This is a $100 million independent film; the most expensive indie ever made, according to IndieWire. No one who read the book understood how this could ever be accomplished, so the directors had to find financing for it themselves. Did your mind blow up after seeing the extended 5 minute trailer? That was put together because they had a hard time selling distribution rights. Even David Mitchell told Hermon that when he was writing this book, he considered it to be unfilmable.

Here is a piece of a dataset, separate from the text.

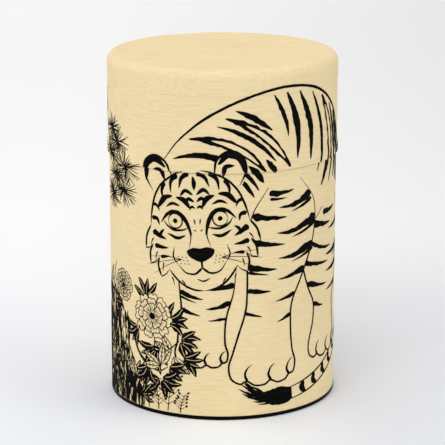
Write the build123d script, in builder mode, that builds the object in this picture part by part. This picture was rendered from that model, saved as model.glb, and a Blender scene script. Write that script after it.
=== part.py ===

Book review website The Millions placed Cloud Atlas in 3rd place for the best books of the new millenium, and in my opinion it should be in 1st place. This is a book like no other, one of the best books I've read, written like one of those collapsible cups where each of the six stories folds into the next one chonologically, and then dizzyingly unfolds at the ending of the novel, which actually takes place in the middle of the book. The problem with turning this novel into a movie is that each of the stories interrupt the previous story and you find out that the character in the new story is reading or watching the previous story in a book / letter / film / egg-shaped iPhone, and the ending of each interrupted story is at the other end of the book. Whew! Natalie Portman was reading this book on the set of "V for Vendetta;" she was the one that recommended it to the directors, Lana (then Larry) and Andy Wachowski.
Early reviews are mostly positive but still mixed; most people consider it a great "experiment" in filmmaking, which could sadly place it in the same bucket as "The Tree of Life" in the eyes of the easily-bored public. What gives me confidence that this might be a great film is that according to Hermon, when the movie was screened to Hollywood big-shots, they unanimously burst in applause in the screening room. This has to be this year's unmissable event, the one film that you absolutely have to see, starting October 26.
In non-eponymous news, and since the movie has not come out, last week I visited this summer's rooftop sculpture at The Met, "Cloud City." Highly recommended if you are in New York City until November 4th, 2012; you can walk inside and try to process incredible views of Central Park from 20 feet in the air:
"Artist Tomás Saraceno (born in Tucumán, Argentina, in 1973) has created a constellation of large, interconnected modules constructed with transparent and reflective materials for the Museum's Iris and B. Gerald Cantor Roof Garden. Visitors may enter and walk through these habitat-like, modular structures grouped in a nonlinear configuration."